Les critiques enthousiastes pleuvent et Raymond Chandler (écrivain américain influent et créateur du détective privé Philip Marlowe) décrit, alors, l'ouvrage comme « sans doute le meilleur premier roman policier jamais écrit. »
Il faut avouer que pour un premier ouvrage, c'est un vrai coup de maitre. L'auteur excelle autant par la qualité de son intrigue que par celle de sa narration. Autant le dire tout de suite, sur ce dernier point, il ne révolutionne pas le genre mais s'inscrit dans une tradition classique qu'il maitrise totalement. Le résultat est un récit fluide, sans digressions inutiles.
Pourtant, il ne verse pas dans la facilité; son roman ne met pas en scène un super détective dont le caractère et/ou les performances intellectuelles en feraient un sujet à part entière, béquille d'une intrigue pouvant être bancale. Non, l'enquête est un pur travail d'investigation policière, avec recherche de pistes, visites, interrogatoires, rapports au supérieur, de deux inspecteurs, on ne peut plus communs, suivant la procédure.

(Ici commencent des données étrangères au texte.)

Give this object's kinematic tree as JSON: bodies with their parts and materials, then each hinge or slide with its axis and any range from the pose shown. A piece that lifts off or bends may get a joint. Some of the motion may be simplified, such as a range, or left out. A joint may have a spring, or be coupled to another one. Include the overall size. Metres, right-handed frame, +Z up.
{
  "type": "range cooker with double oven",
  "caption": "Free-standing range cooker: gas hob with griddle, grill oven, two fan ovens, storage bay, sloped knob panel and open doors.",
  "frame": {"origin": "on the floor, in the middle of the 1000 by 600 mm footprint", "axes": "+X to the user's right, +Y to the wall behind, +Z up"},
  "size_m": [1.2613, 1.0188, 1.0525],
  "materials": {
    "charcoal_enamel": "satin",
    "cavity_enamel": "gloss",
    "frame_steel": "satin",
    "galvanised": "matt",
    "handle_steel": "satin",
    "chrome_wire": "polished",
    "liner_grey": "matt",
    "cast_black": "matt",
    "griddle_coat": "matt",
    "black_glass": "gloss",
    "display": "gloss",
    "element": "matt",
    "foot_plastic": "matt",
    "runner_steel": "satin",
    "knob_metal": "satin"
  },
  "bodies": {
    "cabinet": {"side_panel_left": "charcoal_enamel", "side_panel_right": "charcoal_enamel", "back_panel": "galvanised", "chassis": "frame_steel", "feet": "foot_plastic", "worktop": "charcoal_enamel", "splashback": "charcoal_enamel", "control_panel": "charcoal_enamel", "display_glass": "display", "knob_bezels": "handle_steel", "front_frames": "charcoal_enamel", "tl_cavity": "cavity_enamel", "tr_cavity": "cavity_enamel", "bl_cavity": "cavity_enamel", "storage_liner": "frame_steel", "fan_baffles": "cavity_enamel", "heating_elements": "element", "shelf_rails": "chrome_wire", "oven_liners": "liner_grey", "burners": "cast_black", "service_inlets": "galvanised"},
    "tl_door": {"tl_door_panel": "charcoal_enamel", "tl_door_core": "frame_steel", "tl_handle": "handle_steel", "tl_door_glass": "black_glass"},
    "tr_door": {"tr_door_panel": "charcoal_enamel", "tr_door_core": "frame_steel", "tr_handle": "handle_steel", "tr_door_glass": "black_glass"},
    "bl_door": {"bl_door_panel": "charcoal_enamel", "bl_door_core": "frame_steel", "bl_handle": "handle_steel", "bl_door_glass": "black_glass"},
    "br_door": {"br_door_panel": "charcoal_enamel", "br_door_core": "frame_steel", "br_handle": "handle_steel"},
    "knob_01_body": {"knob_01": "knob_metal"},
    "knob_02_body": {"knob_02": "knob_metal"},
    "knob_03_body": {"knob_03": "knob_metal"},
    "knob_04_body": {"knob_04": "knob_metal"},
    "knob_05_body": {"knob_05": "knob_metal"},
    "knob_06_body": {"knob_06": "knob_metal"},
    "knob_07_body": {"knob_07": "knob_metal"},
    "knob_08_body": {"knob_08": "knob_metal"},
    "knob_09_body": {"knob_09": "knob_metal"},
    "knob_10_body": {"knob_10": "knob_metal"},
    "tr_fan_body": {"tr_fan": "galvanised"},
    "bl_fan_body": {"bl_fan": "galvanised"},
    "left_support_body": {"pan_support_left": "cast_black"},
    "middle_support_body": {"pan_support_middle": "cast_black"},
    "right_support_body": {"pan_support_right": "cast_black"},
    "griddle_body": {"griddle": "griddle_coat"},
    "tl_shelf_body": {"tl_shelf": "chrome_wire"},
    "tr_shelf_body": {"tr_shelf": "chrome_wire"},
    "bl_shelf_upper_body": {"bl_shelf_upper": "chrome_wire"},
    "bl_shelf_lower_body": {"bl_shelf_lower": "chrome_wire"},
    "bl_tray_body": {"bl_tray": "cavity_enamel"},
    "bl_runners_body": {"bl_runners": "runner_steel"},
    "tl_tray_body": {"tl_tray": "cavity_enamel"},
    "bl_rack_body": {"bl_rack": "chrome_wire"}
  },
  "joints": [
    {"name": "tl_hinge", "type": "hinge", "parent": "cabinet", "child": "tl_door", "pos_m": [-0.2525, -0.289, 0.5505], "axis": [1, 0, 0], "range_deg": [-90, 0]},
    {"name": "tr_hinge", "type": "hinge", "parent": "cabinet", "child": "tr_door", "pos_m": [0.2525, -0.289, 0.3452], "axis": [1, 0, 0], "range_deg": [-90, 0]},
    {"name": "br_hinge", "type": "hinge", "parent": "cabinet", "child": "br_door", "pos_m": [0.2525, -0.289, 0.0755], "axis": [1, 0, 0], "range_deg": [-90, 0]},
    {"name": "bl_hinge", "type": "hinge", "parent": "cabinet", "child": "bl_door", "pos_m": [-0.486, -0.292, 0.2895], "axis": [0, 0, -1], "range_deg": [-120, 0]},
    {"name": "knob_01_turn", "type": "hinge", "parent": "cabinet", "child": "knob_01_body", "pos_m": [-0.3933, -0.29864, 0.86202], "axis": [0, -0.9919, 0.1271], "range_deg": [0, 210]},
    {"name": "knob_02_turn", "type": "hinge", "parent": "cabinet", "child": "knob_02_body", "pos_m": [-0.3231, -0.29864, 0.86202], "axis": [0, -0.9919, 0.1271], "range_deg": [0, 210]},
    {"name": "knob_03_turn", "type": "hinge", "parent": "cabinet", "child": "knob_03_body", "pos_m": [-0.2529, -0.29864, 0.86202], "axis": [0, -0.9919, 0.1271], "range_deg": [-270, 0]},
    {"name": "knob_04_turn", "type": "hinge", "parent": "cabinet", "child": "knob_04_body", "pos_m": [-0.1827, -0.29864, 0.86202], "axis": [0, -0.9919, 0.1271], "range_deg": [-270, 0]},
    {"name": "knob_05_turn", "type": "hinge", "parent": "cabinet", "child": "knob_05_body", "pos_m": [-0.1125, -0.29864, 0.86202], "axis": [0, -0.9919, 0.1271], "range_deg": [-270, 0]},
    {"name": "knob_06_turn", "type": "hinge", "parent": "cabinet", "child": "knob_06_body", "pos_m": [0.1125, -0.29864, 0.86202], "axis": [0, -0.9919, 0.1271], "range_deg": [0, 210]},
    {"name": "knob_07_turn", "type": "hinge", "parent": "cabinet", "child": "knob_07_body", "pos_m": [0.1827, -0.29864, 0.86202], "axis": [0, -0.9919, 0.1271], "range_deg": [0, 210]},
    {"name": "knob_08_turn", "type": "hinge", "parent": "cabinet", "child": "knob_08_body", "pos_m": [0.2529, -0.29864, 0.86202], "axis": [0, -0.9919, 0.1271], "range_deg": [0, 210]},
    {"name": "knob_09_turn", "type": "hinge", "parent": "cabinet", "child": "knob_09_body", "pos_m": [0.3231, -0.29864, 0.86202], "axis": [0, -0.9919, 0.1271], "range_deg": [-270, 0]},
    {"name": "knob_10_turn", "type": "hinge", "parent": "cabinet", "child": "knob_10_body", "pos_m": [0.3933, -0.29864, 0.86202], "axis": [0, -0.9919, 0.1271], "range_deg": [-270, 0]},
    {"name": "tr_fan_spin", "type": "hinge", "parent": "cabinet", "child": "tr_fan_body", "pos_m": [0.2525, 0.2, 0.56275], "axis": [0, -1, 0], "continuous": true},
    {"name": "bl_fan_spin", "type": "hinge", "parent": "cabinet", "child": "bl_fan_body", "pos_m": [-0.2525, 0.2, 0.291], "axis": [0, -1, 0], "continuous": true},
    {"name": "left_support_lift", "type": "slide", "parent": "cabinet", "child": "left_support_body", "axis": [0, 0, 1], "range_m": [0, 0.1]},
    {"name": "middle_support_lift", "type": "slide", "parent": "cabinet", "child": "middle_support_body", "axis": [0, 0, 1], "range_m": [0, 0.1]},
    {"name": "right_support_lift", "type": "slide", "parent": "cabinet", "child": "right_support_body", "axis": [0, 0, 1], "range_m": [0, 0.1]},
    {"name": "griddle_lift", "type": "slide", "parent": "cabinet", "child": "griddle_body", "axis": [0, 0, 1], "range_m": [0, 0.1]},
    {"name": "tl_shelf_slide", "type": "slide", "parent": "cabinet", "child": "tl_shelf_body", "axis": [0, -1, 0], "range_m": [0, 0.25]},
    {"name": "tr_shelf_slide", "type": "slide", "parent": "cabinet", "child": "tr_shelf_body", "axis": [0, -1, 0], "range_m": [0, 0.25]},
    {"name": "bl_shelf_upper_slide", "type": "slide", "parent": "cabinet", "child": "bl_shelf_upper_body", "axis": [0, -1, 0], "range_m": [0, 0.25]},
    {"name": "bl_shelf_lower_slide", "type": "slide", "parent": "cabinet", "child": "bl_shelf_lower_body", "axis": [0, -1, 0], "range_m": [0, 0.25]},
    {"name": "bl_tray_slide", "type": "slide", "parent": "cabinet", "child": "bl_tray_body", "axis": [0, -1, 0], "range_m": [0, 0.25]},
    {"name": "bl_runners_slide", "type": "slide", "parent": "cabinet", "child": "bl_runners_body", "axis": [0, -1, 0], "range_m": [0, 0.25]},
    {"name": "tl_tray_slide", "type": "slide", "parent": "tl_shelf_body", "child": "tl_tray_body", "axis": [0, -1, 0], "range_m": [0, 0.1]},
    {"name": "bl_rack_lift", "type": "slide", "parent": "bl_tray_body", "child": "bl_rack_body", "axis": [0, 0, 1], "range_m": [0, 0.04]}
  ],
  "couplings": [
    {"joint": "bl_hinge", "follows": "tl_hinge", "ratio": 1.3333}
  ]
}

Ce qui frappe surtout au fil du roman est la précision dont fait preuve l'auteur lors de la description des faits. Malgré la multiplicité des informations concernant les horaires et les déplacements, le lecteur ne se sent pas embrouillé et le récit ne paraît pas alourdi.
Mais ce qui m'a plu le plus, hormis bien sûr la complexité de l'affaire et sa résolution tout en finesse, reste le tableau peint par Freeman Wills Croft du Paris du début du 20e siècle. Ses descriptions nettes et précises plongent immédiatement le lecteur dans l'atmosphère de la capitale française. Sa rigueur à donner le nom des rues et quartiers où se déroule l'action permettrait même de suivre aujourd'hui tout le parcours de l'enquête.
Du bourgeois au cocher, les personnages sont décrits avec justesse en quelques coups de stylos. Rien de superflus mais rien de mécanique, non plus.
Un vrai style qui n'a rien de flamboyant mais dont la simplicité ne met qu'un peu plus en valeur la belle complexité de l'énigme qui nous est offerte.

A mon sens, cet excellent ouvrage devrait absolument se trouver dans les bibliothèques des amateurs de romans d'énigme.